Ingo Kramer, president of the Confederation of German Employers’ Associations (BDA), expressed concern over AfD gains in the two state elections.
“The relative strength of the AfD in Saxony and Brandenburg causes us employers increasing concern, as the verbal statements of top AfD officials are likely to damage the positive reputation of international business in these states,” he told German media. “Both state leaders must understand their clear personal electoral success as a mission to form a government that strengthens the economy and thus improves people’s living standards more than it has done so far.”
The elections in Saxony and Brandenburg have been watched with growing concern in much of the rest of the country. Because of Germany’s Nazi past, many don’t want to see a party many associate with racism, and downplaying that legacy makes surges in the east.
In Dresden last month, thousands hit the streets in protest.
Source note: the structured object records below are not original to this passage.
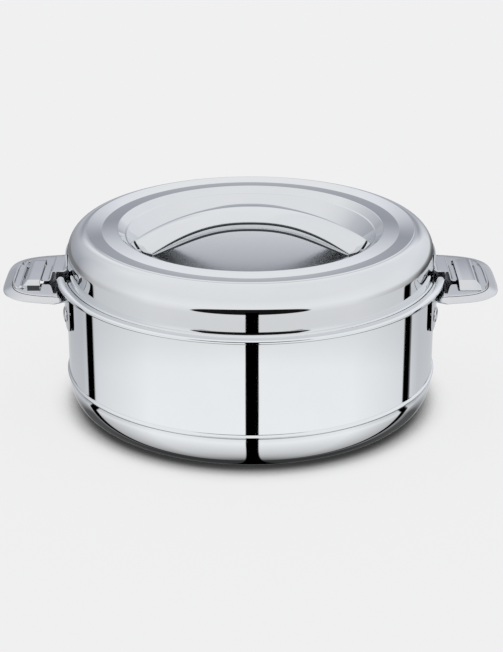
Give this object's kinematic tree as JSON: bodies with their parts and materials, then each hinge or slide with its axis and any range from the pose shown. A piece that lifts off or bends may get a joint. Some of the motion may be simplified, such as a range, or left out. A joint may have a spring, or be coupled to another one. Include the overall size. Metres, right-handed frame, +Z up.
{
  "type": "insulated casserole",
  "caption": "Double-walled steel casserole with foam insulation, side handles, a hinged domed lid with a recessed strap handle, and a sliding lid lock.",
  "frame": {"origin": "on the pot's axis at the height of the surface it stands on", "axes": "+Z up along the pot's axis; X along the line of the two side handles, with the lid's hinge at -X and the sliding lock at +X; the pictured front faces -Y"},
  "size_m": [0.3, 0.237, 0.1233],
  "materials": {
    "polished_steel": "mirror polished stainless steel",
    "handle_steel": "mirror polished stainless steel pressings",
    "satin_steel": "plain mill finish stainless steel",
    "rivet_steel": "polished rivet steel",
    "foam": "rigid polyurethane foam",
    "plug_plastic": "moulded plastic",
    "silicone": "translucent silicone"
  },
  "bodies": {
    "body": {"outer_shell": "polished_steel", "inner_bowl": "polished_steel", "body_insulation": "foam", "base_plug": "plug_plastic", "left_handle": "handle_steel", "right_handle": "handle_steel", "left_backing_plate": "satin_steel", "right_backing_plate": "satin_steel", "left_rivet_front": "rivet_steel", "left_rivet_back": "rivet_steel", "right_rivet_front": "rivet_steel", "right_rivet_back": "rivet_steel"},
    "lid": {"lid_cover": "polished_steel", "lid_liner": "satin_steel", "lid_insulation": "foam", "lid_plug": "plug_plastic", "lid_seal": "silicone", "lid_strap_handle": "polished_steel", "left_lid_bracket": "handle_steel", "right_lid_bracket": "handle_steel"},
    "lock": {"lock_slider": "handle_steel", "lock_retainer": "satin_steel", "lock_spring": "satin_steel"}
  },
  "joints": [
    {"name": "lid_hinge", "type": "hinge", "parent": "body", "child": "lid", "pos_m": [-0.1264, 0, 0.0811], "axis": [0, -1, 0], "range_deg": [0, 75]},
    {"name": "lock_slide", "type": "slide", "parent": "body", "child": "lock", "axis": [-1, 0, 0], "range_m": [0, 0.0035]}
  ]
}
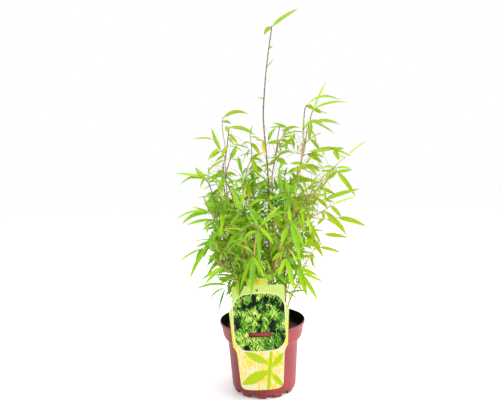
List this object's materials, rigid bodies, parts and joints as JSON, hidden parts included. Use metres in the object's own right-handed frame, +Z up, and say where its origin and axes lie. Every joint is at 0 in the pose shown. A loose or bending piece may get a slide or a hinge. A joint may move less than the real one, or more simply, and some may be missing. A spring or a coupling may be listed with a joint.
{
  "type": "potted fountain bamboo",
  "caption": "Young fountain bamboo: thin leafy canes rising from soil in a round plastic nursery pot, with a printed plant label hooked over its rim.",
  "frame": {"origin": "middle of the pot's standing face, at ground level", "axes": "+Z up along the pot's axis, -Y towards the front, where the label hangs, +X to the right seen from the front"},
  "size_m": [0.3558, 0.2935, 0.7173],
  "materials": {
    "pot": "satin",
    "soil": "rough",
    "label": "satin",
    "stem": "satin",
    "twig": "satin"
  },
  "bodies": {
    "root": {"pot": "pot", "soil": "soil", "label": "label", "stem_01": "stem", "stem_02": "stem", "stem_03": "stem", "stem_04": "stem", "stem_05": "stem", "stem_06": "stem", "stem_07": "stem", "stem_08": "stem", "stem_09": "stem", "stem_10": "stem", "stem_11": "stem", "stem_12": "stem", "stem_13": "stem", "stem_14": "stem", "stem_15": "stem", "stem_16": "stem", "stem_17": "stem", "stem_18": "stem", "stem_19": "stem", "twig_01a": "twig", "twig_01b": "twig", "twig_02a": "twig", "twig_03a": "twig", "twig_03b": "twig", "twig_03c": "twig", "twig_03d": "twig", "twig_04a": "twig", "twig_04b": "twig", "twig_04c": "twig", "twig_05a": "twig", "twig_05b": "twig", "twig_05c": "twig", "twig_06a": "twig", "twig_06b": "twig", "twig_07a": "twig", "twig_07b": "twig", "twig_07c": "twig", "twig_07d": "twig", "twig_08a": "twig", "twig_08b": "twig", "twig_08c": "twig", "twig_09a": "twig", "twig_09b": "twig", "twig_10a": "twig", "twig_10b": "twig", "twig_10c": "twig", "twig_11a": "twig", "twig_11b": "twig", "twig_12a": "twig", "twig_13a": "twig", "twig_13b": "twig", "twig_14a": "twig", "twig_15a": "twig", "twig_16a": "twig", "twig_17a": "twig", "twig_18a": "twig"}
  },
  "joints": []
}
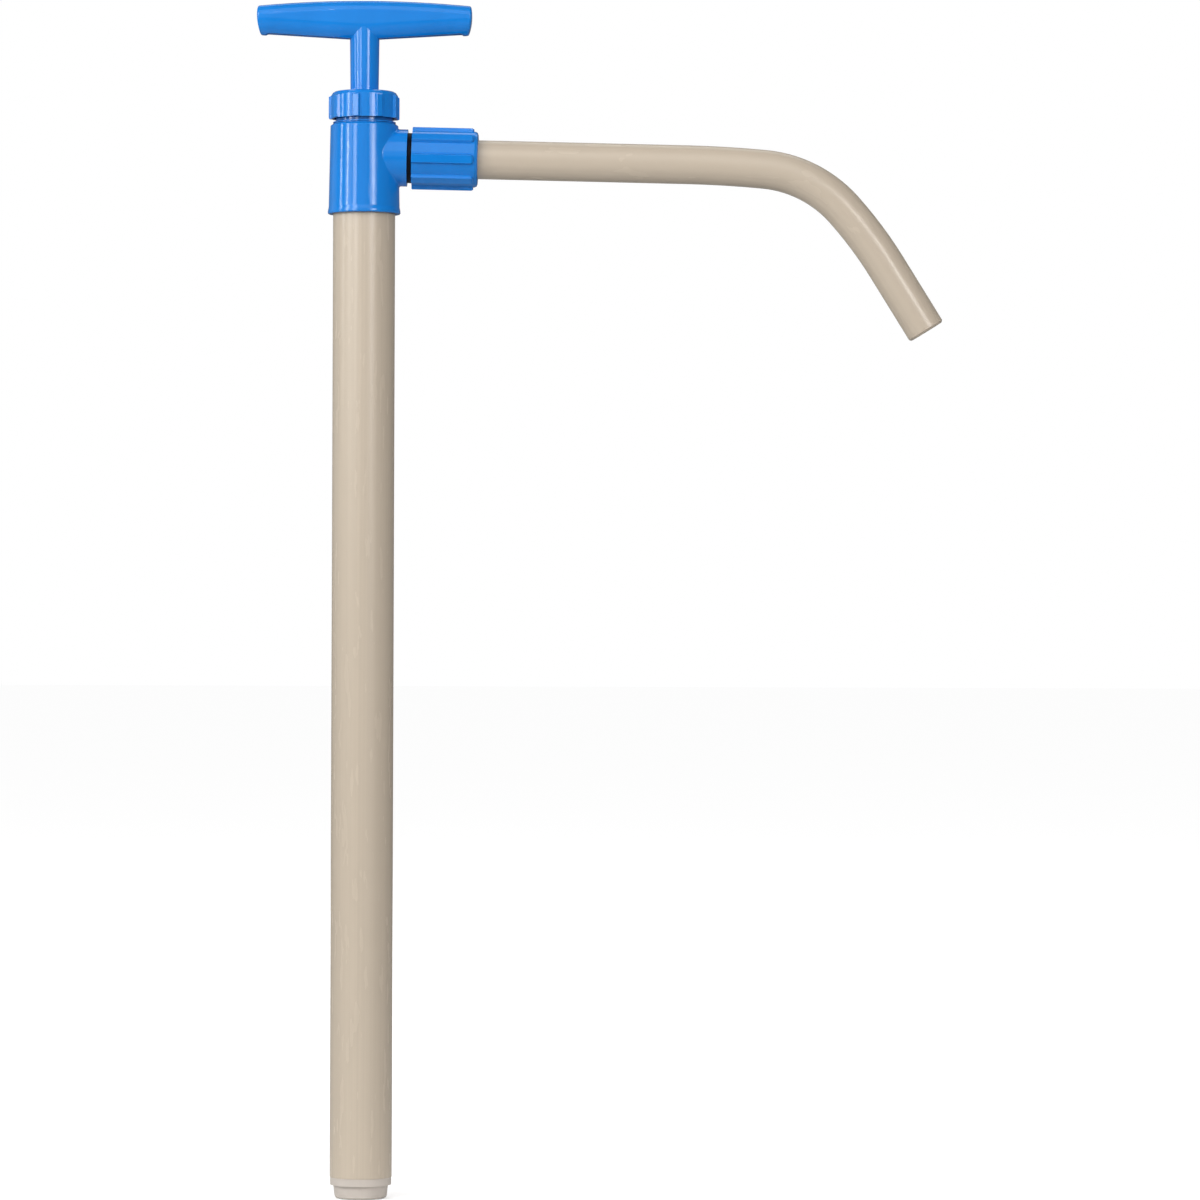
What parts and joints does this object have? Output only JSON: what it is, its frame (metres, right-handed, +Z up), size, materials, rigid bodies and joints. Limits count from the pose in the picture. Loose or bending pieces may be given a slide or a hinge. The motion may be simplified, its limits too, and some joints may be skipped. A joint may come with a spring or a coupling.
{
  "type": "drum barrel pump",
  "caption": "Hand-operated barrel pump: straight dip tube, T-shaped head, T-handle on a piston rod and a bent spout held by a union nut.",
  "frame": {"origin": "centre of the suction mouth, on the flat face of the foot", "axes": "+Z up along the dip tube and rod, +X towards the spout, front towards -Y"},
  "size_m": [0.3538, 0.0376, 0.6169],
  "materials": {
    "blue_plastic": "glossy moulded blue plastic",
    "pipe_plastic": "satin beige-grey extruded plastic pipe",
    "foot_plastic": "satin grey-beige moulded plastic",
    "natural_plastic": "matte natural white plastic",
    "rod_plastic": "smooth satin off-white plastic rod",
    "ball_plastic": "polished white plastic",
    "black_rubber": "matte black rubber"
  },
  "bodies": {
    "barrel": {"outer_tube": "pipe_plastic", "pump_head": "blue_plastic", "guide_bush": "natural_plastic", "bush_oring": "black_rubber", "rod_seal": "black_rubber", "gland_washer": "natural_plastic", "branch_ring": "black_rubber", "foot_valve_body": "foot_plastic", "foot_valve_oring": "black_rubber", "foot_ball_cage": "natural_plastic"},
    "foot_ball": {"foot_valve_ball": "ball_plastic"},
    "top_nut_carrier": {"top_slip_ring": "natural_plastic"},
    "top_nut": {"top_union_nut": "blue_plastic"},
    "side_nut_carrier": {"side_slip_ring": "natural_plastic"},
    "side_nut": {"side_union_nut": "blue_plastic"},
    "spout_pipe": {"spout": "pipe_plastic", "spout_seal": "black_rubber"},
    "piston_seal": {"piston_ring": "black_rubber"},
    "plunger": {"handle": "blue_plastic", "piston_rod": "rod_plastic", "piston_body": "natural_plastic", "piston_valve_seat": "natural_plastic"},
    "discharge_ball": {"piston_ball": "ball_plastic"}
  },
  "joints": [
    {"name": "pump_stroke", "type": "slide", "parent": "barrel", "child": "piston_seal", "axis": [0, 0, 1], "range_m": [0, 0.46]},
    {"name": "handle_spin", "type": "hinge", "parent": "piston_seal", "child": "plunger", "pos_m": [0, 0, 0.6], "axis": [0, 0, 1], "continuous": true},
    {"name": "discharge_ball_lift", "type": "slide", "parent": "plunger", "child": "discharge_ball", "axis": [0, 0, 1], "range_m": [0, 0.003]},
    {"name": "foot_ball_lift", "type": "slide", "parent": "barrel", "child": "foot_ball", "axis": [0, 0, 1], "range_m": [0, 0.005]},
    {"name": "top_nut_travel", "type": "slide", "parent": "barrel", "child": "top_nut_carrier", "axis": [0, 0, 1], "range_m": [0, 0.006]},
    {"name": "top_nut_turn", "type": "hinge", "parent": "top_nut_carrier", "child": "top_nut", "pos_m": [0, 0, 0.563], "axis": [0, 0, 1], "range_deg": [0, 720]},
    {"name": "side_nut_travel", "type": "slide", "parent": "barrel", "child": "side_nut_carrier", "axis": [0.9998, 0, -0.0205], "range_m": [0, 0.0165]},
    {"name": "side_nut_turn", "type": "hinge", "parent": "side_nut_carrier", "child": "side_nut", "pos_m": [0, 0, 0.5365], "axis": [0.9998, 0, -0.0205], "range_deg": [0, 1980]},
    {"name": "spout_swivel", "type": "hinge", "parent": "barrel", "child": "spout_pipe", "pos_m": [0, 0, 0.5365], "axis": [0.9998, 0, -0.0205], "continuous": true}
  ],
  "couplings": [
    {"joint": "top_nut_travel", "follows": "top_nut_turn", "m_per_rad": 0.00047746},
    {"joint": "side_nut_travel", "follows": "side_nut_turn", "m_per_rad": 0.00047746}
  ]
}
“I am panicked that the AfD could win,” said Maria, a teacher in Berlin, 45, who votes for The Left Party. “And I can’t believe it that this could actually become a reality.”
Regardless, the elections underscore a division in Germany that exists and continues to grow across Europe and elsewhere.
“Thirty years after the fall of the Wall, our homeland is more divided than ever,” Die Welt Editor-in-Chief Ulf Poschardt said in an editorial. “There is no desire to build a road between the two sides. And there is a lack of ideas that could bring together the different factions in the country.”